In the listing below, find the line holding "nest_tilt, 0]) disc();" and the line holding "obj.matrix_parent_inverse = Matrix.Identity(4)". Write out those two lines and all lines between, exactly, and nothing more.

** Start of Extracted material **

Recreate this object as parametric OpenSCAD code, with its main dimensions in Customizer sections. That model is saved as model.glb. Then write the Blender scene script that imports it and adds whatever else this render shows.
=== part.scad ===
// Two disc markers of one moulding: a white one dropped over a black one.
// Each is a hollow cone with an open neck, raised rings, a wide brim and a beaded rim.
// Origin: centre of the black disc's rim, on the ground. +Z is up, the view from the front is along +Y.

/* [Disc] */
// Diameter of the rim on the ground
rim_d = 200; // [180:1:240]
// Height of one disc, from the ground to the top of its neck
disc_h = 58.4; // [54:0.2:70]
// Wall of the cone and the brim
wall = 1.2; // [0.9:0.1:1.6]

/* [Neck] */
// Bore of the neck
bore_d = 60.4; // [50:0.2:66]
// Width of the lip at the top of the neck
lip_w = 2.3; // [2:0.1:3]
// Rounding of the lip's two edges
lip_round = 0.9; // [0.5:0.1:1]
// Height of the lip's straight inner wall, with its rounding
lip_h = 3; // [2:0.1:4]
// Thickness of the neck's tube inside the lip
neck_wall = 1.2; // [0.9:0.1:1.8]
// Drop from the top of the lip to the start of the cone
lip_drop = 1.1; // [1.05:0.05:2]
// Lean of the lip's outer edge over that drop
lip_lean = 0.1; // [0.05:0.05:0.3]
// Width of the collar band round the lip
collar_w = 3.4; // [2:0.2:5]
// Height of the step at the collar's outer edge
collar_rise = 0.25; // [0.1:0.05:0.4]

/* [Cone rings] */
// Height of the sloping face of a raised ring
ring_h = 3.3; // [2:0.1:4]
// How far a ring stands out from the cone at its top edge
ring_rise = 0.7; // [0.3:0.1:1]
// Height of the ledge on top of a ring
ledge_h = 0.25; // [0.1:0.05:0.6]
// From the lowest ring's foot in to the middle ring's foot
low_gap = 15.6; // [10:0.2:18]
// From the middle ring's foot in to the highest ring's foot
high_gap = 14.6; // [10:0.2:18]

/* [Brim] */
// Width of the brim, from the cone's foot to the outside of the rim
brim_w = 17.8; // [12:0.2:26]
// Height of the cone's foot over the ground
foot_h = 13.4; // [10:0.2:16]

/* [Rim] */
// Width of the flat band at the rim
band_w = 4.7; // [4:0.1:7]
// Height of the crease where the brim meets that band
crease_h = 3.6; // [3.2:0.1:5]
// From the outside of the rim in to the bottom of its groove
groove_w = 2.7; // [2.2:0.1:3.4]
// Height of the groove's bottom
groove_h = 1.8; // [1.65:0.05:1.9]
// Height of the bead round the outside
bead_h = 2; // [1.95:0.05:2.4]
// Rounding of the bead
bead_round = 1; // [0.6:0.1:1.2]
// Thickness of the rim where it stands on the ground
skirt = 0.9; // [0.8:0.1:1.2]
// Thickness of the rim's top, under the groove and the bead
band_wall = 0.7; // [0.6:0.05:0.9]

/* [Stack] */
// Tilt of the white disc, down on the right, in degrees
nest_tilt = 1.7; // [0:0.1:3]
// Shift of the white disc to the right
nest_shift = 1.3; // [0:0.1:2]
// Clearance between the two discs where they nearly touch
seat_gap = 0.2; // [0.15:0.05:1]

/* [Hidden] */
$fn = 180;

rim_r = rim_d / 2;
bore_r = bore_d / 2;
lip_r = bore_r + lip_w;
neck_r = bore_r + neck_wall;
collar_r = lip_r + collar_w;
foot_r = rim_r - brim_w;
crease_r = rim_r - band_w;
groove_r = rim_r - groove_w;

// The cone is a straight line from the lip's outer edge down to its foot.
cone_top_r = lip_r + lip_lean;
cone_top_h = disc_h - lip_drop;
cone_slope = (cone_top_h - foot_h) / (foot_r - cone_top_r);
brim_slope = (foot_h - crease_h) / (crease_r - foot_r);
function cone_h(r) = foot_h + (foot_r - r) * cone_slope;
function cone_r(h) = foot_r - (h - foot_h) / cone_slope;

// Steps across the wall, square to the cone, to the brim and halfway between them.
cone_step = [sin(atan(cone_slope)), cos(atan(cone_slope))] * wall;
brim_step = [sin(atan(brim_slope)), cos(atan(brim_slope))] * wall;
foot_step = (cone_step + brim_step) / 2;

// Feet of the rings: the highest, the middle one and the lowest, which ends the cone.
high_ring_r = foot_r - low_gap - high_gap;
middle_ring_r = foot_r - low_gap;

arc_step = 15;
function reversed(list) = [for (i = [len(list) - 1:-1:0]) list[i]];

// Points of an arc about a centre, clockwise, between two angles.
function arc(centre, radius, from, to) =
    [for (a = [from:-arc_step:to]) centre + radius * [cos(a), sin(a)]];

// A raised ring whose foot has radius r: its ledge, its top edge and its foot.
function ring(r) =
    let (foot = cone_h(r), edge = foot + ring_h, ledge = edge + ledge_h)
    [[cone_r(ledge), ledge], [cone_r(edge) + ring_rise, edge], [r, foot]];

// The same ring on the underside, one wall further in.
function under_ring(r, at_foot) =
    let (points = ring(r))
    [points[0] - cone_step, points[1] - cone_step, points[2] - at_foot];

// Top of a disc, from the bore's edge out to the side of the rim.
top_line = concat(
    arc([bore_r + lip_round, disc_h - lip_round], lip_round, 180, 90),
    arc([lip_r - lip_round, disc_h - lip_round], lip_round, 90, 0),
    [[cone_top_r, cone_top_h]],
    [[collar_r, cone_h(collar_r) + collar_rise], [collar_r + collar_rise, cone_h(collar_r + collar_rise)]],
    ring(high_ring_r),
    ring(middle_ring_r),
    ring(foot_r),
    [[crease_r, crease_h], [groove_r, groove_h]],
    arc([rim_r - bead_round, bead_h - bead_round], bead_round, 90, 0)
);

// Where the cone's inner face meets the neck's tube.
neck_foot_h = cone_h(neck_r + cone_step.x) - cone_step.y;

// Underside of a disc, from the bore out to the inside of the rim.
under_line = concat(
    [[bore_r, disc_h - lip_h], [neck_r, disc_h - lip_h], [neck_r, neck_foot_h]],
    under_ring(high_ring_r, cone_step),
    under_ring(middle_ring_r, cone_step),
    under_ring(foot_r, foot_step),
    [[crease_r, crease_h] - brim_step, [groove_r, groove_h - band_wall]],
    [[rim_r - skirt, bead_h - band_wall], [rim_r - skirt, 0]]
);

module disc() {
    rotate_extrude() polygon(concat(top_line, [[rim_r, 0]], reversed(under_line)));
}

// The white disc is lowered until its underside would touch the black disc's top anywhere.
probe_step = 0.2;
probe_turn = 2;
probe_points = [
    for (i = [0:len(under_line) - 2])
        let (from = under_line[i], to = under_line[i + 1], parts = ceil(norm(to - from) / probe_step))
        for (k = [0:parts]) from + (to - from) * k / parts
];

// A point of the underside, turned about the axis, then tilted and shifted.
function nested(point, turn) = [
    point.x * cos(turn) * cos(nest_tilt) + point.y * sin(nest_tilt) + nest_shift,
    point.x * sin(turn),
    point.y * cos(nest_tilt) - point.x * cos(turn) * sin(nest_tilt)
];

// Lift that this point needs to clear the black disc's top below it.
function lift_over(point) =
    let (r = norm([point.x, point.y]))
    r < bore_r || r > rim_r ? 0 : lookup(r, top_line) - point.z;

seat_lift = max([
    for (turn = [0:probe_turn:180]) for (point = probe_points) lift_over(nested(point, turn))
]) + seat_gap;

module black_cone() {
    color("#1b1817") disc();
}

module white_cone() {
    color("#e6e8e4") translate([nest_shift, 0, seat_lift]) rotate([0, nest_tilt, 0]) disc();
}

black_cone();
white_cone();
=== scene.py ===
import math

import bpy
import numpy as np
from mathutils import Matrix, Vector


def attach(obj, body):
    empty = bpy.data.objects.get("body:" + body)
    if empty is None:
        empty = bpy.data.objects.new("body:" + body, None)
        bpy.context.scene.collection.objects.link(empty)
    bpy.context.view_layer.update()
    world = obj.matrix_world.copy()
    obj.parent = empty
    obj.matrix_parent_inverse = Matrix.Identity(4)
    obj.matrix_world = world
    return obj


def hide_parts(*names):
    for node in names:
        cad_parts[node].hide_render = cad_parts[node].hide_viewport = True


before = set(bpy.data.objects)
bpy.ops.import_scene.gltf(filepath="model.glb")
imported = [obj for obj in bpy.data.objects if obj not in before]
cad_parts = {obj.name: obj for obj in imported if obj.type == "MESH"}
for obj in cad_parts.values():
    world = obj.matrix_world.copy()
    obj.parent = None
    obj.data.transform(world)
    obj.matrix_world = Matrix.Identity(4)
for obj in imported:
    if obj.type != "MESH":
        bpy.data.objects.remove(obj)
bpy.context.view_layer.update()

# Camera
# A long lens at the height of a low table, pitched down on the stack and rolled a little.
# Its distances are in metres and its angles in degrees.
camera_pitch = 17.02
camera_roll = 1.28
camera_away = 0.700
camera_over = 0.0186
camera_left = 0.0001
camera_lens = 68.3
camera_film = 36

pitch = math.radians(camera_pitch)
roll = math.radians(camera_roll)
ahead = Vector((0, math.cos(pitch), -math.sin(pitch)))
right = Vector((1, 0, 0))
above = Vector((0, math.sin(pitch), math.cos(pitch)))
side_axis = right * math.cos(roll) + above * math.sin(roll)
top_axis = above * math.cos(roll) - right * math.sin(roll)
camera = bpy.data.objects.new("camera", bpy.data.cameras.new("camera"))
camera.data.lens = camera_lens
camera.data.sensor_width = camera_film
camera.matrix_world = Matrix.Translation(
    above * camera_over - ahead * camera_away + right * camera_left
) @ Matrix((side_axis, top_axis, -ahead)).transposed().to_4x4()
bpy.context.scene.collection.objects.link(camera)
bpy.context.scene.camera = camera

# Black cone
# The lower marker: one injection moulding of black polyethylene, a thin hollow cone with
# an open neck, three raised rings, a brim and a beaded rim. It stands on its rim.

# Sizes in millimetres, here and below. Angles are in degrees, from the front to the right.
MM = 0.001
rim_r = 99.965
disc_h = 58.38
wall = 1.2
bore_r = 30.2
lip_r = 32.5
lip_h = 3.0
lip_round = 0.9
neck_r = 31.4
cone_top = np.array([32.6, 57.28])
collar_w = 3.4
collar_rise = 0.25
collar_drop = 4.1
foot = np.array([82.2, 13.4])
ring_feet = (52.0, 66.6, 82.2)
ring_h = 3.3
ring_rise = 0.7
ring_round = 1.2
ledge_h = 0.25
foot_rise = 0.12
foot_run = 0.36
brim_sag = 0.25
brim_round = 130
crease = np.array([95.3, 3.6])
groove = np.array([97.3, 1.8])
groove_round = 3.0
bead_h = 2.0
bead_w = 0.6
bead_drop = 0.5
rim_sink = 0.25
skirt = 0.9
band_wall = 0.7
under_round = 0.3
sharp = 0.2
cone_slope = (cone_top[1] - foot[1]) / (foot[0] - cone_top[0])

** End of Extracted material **
** Start of Extracted material **

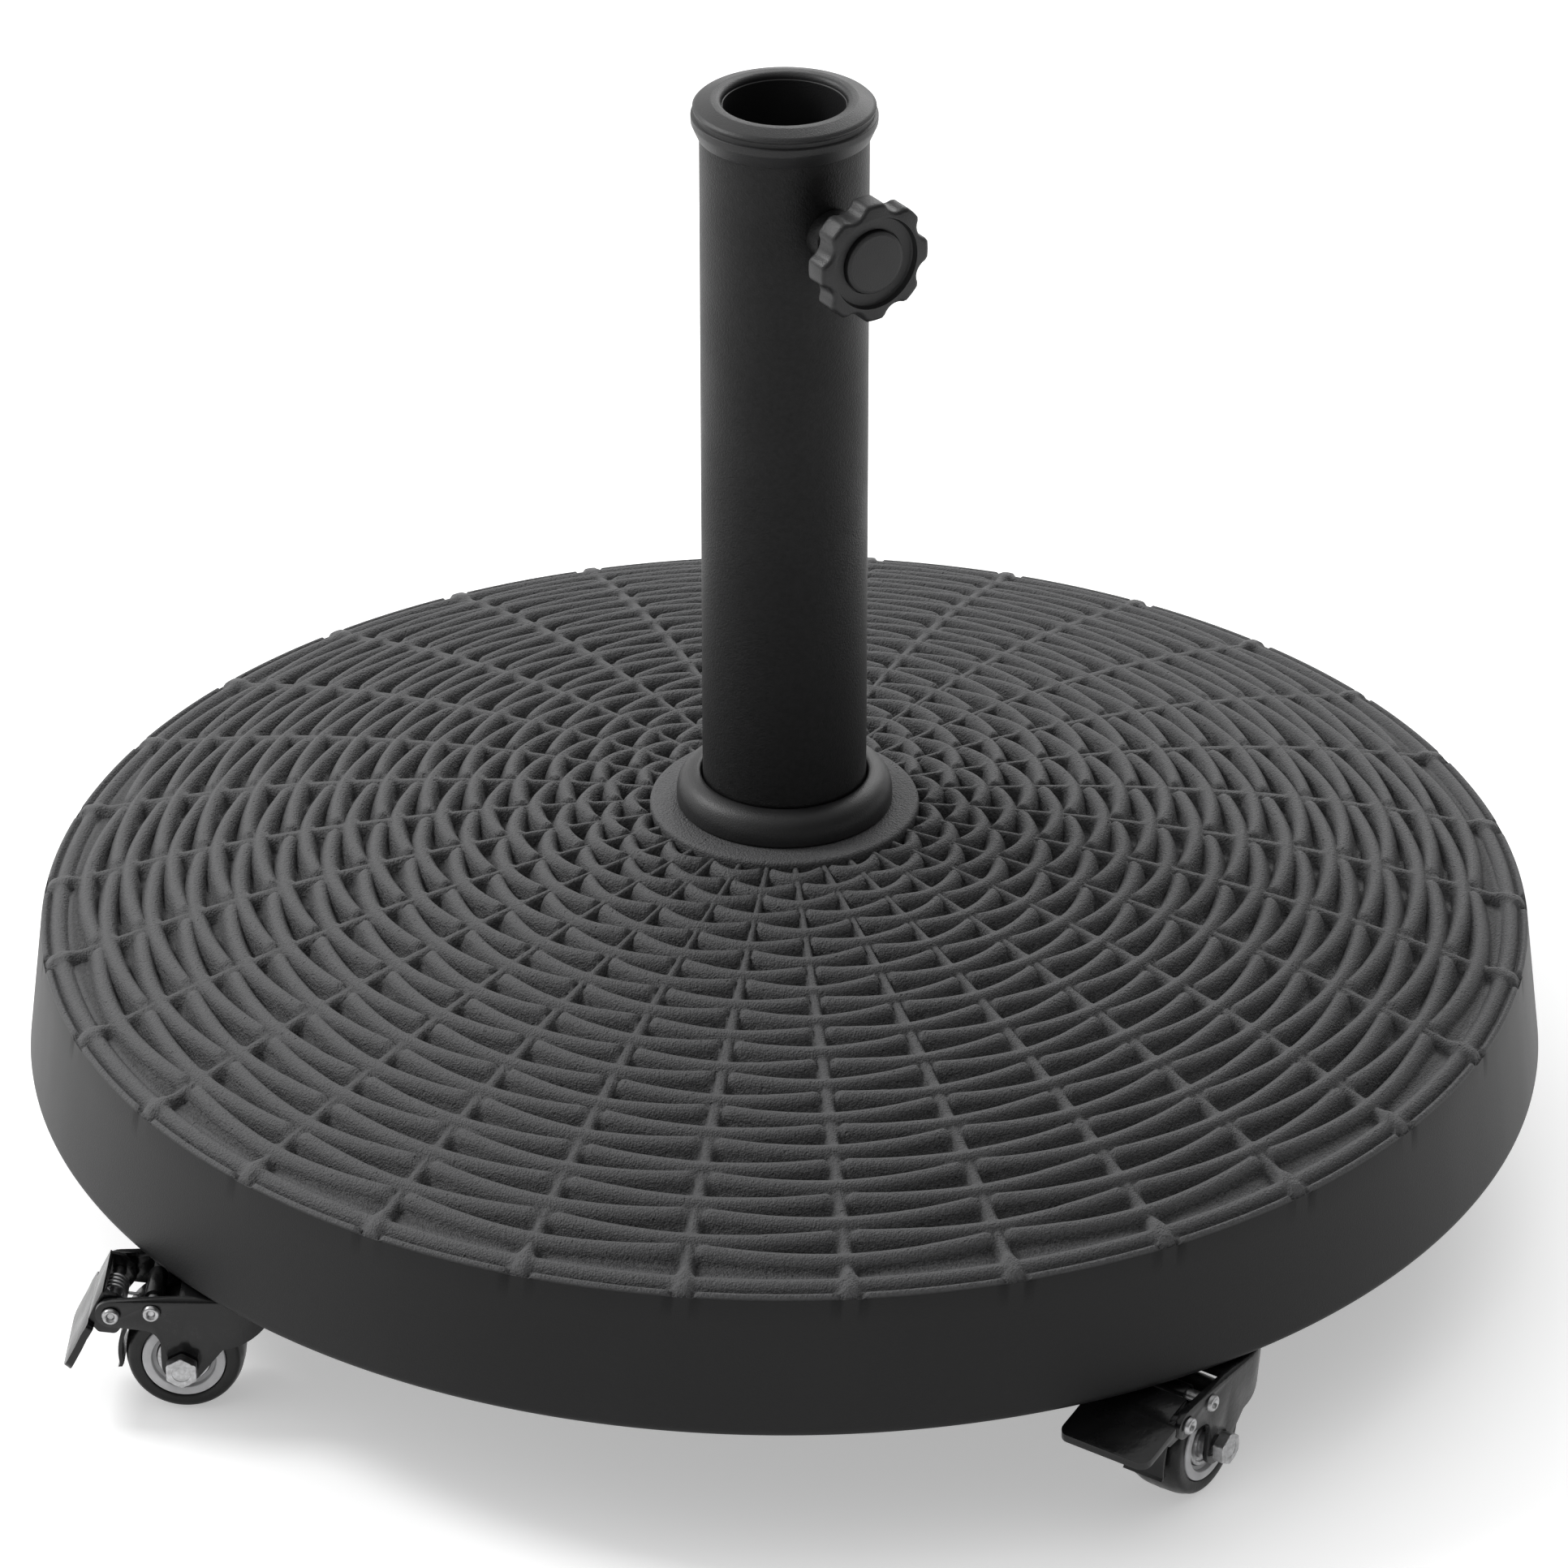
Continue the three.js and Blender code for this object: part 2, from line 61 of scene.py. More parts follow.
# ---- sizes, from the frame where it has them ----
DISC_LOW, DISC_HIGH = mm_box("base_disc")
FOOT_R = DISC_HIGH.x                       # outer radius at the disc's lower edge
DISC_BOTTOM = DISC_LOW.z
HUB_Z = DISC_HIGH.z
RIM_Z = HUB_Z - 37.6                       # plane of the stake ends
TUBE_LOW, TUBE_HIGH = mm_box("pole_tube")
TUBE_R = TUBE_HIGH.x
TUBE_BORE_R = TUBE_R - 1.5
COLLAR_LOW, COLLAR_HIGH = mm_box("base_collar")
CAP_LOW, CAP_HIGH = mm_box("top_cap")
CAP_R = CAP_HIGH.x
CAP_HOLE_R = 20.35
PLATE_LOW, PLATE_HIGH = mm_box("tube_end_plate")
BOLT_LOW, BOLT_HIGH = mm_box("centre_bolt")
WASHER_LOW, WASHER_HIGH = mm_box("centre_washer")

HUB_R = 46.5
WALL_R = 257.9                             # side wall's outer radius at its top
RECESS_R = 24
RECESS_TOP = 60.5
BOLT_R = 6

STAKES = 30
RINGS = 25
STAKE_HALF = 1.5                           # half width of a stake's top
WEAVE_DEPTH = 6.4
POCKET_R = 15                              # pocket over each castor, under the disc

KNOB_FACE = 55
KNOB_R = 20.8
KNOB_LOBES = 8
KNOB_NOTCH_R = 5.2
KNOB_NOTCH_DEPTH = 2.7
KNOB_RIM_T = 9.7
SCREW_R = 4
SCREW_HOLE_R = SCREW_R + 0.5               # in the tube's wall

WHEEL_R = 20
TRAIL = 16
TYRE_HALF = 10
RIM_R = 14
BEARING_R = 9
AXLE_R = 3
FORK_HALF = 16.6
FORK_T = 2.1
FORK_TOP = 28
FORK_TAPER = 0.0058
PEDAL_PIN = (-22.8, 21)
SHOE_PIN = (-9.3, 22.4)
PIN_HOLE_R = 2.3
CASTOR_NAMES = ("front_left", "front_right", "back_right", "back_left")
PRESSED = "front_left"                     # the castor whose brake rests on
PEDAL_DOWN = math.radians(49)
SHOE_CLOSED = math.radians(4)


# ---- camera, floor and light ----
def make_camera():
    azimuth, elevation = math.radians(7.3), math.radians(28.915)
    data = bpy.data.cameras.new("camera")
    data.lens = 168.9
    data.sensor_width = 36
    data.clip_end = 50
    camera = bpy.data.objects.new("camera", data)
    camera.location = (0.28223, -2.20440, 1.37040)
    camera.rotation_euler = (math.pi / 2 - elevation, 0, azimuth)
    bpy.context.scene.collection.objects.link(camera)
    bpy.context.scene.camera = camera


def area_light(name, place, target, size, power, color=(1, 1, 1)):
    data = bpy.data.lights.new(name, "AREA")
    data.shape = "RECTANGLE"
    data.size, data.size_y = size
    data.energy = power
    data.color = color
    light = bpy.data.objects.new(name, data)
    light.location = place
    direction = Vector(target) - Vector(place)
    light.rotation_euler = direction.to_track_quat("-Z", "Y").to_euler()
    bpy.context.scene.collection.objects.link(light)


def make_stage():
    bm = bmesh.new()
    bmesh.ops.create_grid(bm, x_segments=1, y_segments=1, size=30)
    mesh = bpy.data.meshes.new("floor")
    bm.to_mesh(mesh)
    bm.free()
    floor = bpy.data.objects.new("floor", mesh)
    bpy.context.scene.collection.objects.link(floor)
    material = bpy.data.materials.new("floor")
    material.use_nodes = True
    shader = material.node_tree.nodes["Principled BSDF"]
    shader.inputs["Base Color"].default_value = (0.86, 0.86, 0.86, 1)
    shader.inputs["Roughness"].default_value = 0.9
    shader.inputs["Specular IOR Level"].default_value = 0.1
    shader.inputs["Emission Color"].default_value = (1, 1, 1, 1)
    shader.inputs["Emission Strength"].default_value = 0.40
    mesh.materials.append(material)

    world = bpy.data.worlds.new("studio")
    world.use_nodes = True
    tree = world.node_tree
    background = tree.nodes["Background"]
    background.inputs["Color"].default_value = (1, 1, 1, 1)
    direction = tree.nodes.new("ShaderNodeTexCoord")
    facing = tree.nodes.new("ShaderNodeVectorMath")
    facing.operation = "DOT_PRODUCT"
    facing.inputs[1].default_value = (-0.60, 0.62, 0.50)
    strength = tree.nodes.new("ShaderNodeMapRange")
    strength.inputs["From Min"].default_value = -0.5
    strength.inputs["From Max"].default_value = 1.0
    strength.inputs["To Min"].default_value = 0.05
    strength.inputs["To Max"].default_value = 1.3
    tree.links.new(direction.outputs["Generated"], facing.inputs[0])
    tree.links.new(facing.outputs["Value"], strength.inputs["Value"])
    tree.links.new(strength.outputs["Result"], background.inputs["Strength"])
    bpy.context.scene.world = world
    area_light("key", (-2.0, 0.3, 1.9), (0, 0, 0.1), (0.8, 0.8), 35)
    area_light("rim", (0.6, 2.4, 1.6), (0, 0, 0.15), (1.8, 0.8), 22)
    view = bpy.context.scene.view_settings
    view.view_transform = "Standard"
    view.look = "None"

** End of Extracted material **
** Start of Extracted material **

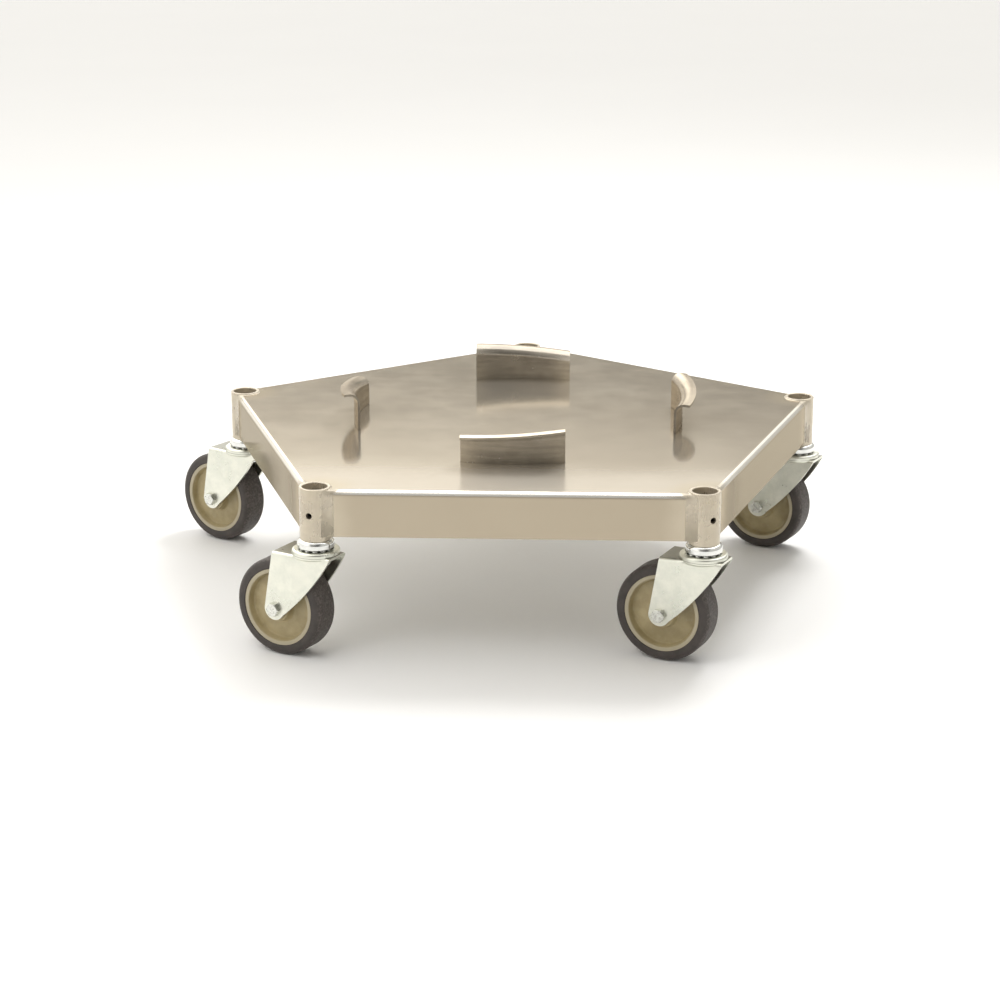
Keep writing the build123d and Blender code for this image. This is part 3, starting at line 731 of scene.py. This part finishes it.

** End of Extracted material **

▸ **Result**
    color("#e6e8e4") translate([nest_shift, 0, seat_lift]) rotate([0, nest_tilt, 0]) disc();
}

black_cone();
white_cone();
=== scene.py ===
import math

import bpy
import numpy as np
from mathutils import Matrix, Vector


def attach(obj, body):
    empty = bpy.data.objects.get("body:" + body)
    if empty is None:
        empty = bpy.data.objects.new("body:" + body, None)
        bpy.context.scene.collection.objects.link(empty)
    bpy.context.view_layer.update()
    world = obj.matrix_world.copy()
    obj.parent = empty
    obj.matrix_parent_inverse = Matrix.Identity(4)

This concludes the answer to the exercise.